## EXERCISE REQUIREMENTS
Only the lines from the line that has "Reconstruct the object" through the line that has "import math" should be reproduced, exactly and with both ends kept.

#####

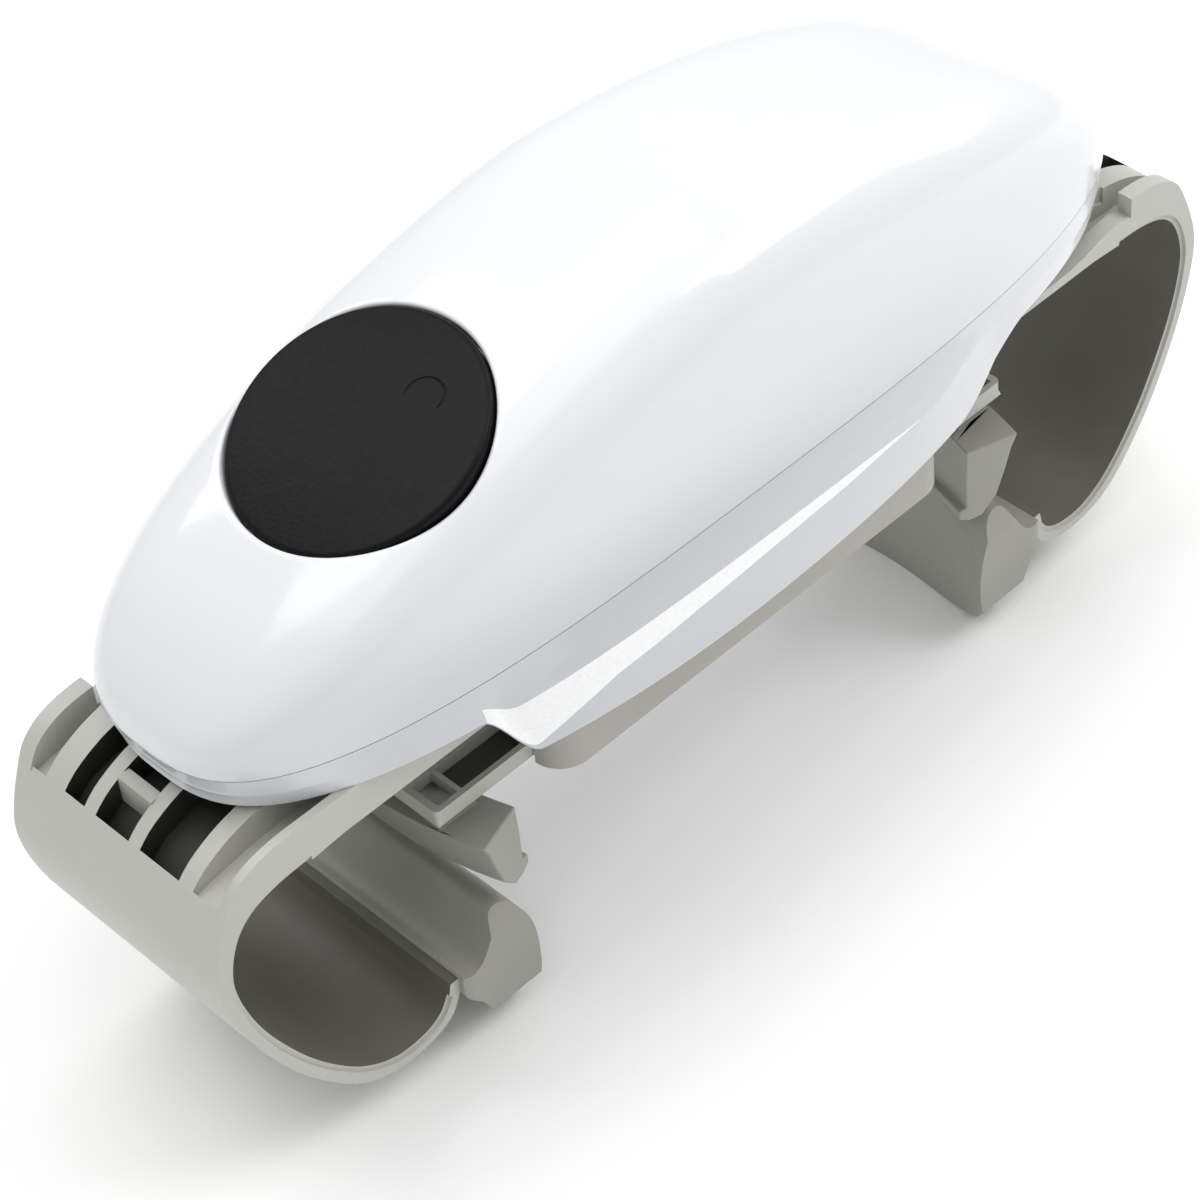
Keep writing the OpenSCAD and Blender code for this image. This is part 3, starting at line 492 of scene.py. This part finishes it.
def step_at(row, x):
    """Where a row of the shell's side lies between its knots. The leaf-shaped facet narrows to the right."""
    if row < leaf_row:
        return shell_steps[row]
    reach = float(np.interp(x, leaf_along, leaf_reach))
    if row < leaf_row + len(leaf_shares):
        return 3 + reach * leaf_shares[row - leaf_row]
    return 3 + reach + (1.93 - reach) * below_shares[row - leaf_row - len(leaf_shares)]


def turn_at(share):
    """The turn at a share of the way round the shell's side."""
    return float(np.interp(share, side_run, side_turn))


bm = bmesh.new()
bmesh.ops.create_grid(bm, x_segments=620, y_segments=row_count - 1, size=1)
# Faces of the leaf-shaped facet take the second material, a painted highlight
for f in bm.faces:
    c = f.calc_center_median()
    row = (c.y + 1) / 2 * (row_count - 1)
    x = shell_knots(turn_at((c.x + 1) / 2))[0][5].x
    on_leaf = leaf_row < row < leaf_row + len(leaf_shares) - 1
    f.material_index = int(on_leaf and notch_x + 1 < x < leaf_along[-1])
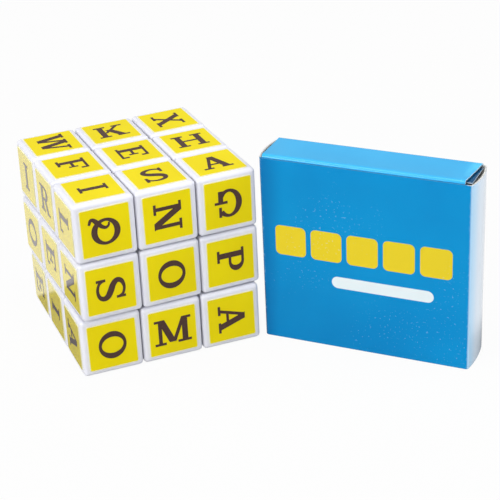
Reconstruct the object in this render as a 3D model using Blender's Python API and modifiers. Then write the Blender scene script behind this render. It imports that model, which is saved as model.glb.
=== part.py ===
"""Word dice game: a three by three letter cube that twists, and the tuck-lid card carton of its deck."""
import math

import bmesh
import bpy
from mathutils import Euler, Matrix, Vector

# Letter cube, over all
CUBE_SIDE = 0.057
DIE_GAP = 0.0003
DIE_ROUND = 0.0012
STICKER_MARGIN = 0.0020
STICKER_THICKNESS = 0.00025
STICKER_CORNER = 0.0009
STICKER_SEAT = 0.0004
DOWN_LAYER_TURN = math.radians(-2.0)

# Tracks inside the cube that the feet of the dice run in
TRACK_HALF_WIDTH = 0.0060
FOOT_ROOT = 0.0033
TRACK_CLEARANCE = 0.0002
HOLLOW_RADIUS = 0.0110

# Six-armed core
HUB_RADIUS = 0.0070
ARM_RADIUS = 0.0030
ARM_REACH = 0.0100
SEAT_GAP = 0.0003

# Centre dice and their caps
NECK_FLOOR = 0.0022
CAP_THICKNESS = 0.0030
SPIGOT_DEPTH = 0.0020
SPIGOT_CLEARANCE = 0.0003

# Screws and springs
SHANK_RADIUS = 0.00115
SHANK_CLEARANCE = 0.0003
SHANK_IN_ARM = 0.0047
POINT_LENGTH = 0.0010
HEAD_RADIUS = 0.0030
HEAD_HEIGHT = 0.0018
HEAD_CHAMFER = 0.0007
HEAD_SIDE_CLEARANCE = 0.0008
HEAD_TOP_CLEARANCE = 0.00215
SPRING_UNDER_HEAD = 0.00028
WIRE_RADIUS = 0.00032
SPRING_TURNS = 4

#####

## SOLVED EXERCISE
Reconstruct the object in this render as a 3D model using Blender's Python API and modifiers. Then write the Blender scene script behind this render. It imports that model, which is saved as model.glb.
=== part.py ===
"""Word dice game: a three by three letter cube that twists, and the tuck-lid card carton of its deck."""
import math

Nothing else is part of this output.